I am more than 16 years into my chronic pain journey. In that 16 years I haven’t gone a day without a headache or pain somewhere in my body, usually both. I’ve spent a fortune visiting the country’s most knowledgable doctors, having the most in depth tests, and trying the most outlandish treatments. I have tried all the drugs, including Ketamine Infusions, and I have done all the botox.
What I discovered was this; Pain killers don’t work with neuropathic problems. They just add fatigue, confusion, constipation, and eventually addiction to the problems I am already facing. They also impair my ability to drive and make decisions. There are medications that will bring neurological symptoms to a dull roar, but there aren’t any that will make it go away. Medicine isn’t there yet. So what the eff does give me a break from the unceasing pain coursing through my body?
ART.
Making any creative thing really. Fine art, crochet, designing stickers online, making miniature gnome habitat parts, it really doesn’t matter as long as I am losing myself in the process of creation or – as the artists lovingly call it – the flow.
See the little watermelons on the right of the bamboo decking? I painted acorns I found on my walk with paint pens. Not fine art but it sure was a fine pain distraction. See the shiny sparkly thing on the left of the house? Beads, wire, and several hours distraction from pain. (I made 5.)
I have created art my whole life, whether through singing and dancing or painting and writing, whether for myself or for profit, and I can tell you the meditative deep dive your brain goes through when you start making something, is the best pain break on earth.
One of the heartbreaking things I have discovered in my time as an artist is most people believe they cannot create art. Our culture has monetized everything to the point that we all believe we can’t do something unless we can do it to the level of selling it. When it comes to the creation of art, we are selling ourselves short. Humans have been creating art since we’ve been around. There are cave paintings from our earliest ancestors. Our very existence on this earth has grown up with art and the process of creating things and expressing things through music or sculpture or drawing or anything is deeply rooted in our brains. We benefit so much from making things. Any things.
This “Little Free Gnome Stuphs” library I made day before yesterday took me 5 hours. I was in a horrible pain state in the morning so I brought out a glue gun and some popsicle sticks and a YouTube tutorial and as I worked my body began to relax. My pain eased.
I devoted more than half a day to making that tiny popsicle stick library for neighborhood children to open and take gifts out of. It is not something to sell on Etsy or to hang in a gallery but it was fun and meditative AND very effective pain control. It will not solve the crisis in the Middle East, or earn some art dealer a giant commission. It did give me several hours of lessened pain and made at least one little girl smile as she took a trinket out of it on her walk this morning.
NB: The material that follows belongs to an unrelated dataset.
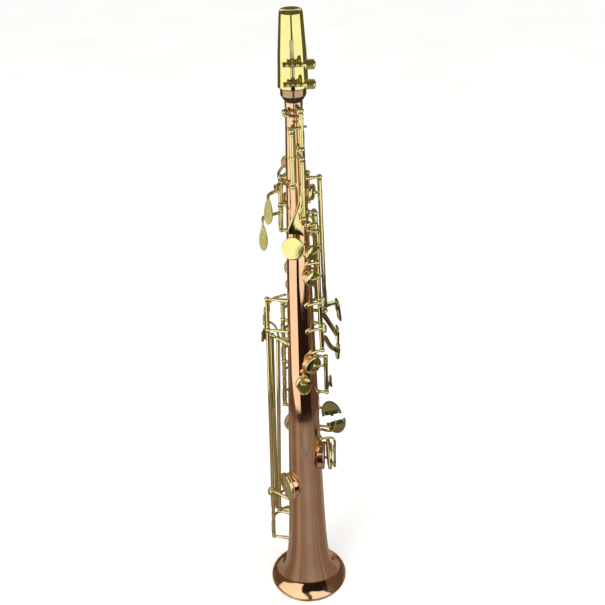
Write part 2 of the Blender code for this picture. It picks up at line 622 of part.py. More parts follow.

Now, if you had told me in year five, or seven, or even nine of this horrible chronic pain journey that I would be controlling my pain with popsicle sticks and glue I would have shoved some choice words up your ass and moved on to my next doctors appointment. I am in no way telling you to stop getting treatments or taking medications. I am simply suggesting you also pick up a coloring book and some pens and see if you get a bit of a break from the eternal weight of chronic illness with an art project.
Being a sarcastic person I am a fan of this stripe of coloring book. You can get your art zen on and swear a blue streak at the exact same time. The important thing is to find the flow.
My flow has been very Gnome Garden directed lately. I’ve made a well, tiny produce, repurposed various jewelry pieces for decor, and created a little village under my juniper bush for the folk. I even treated myself to a few pre-made solar houses that light up, though I did repaint some of them.
I’m not sure what my next art project will be but I know there will be one. It’s a vital to my continued existence on this planet as my PT and my cold plunge.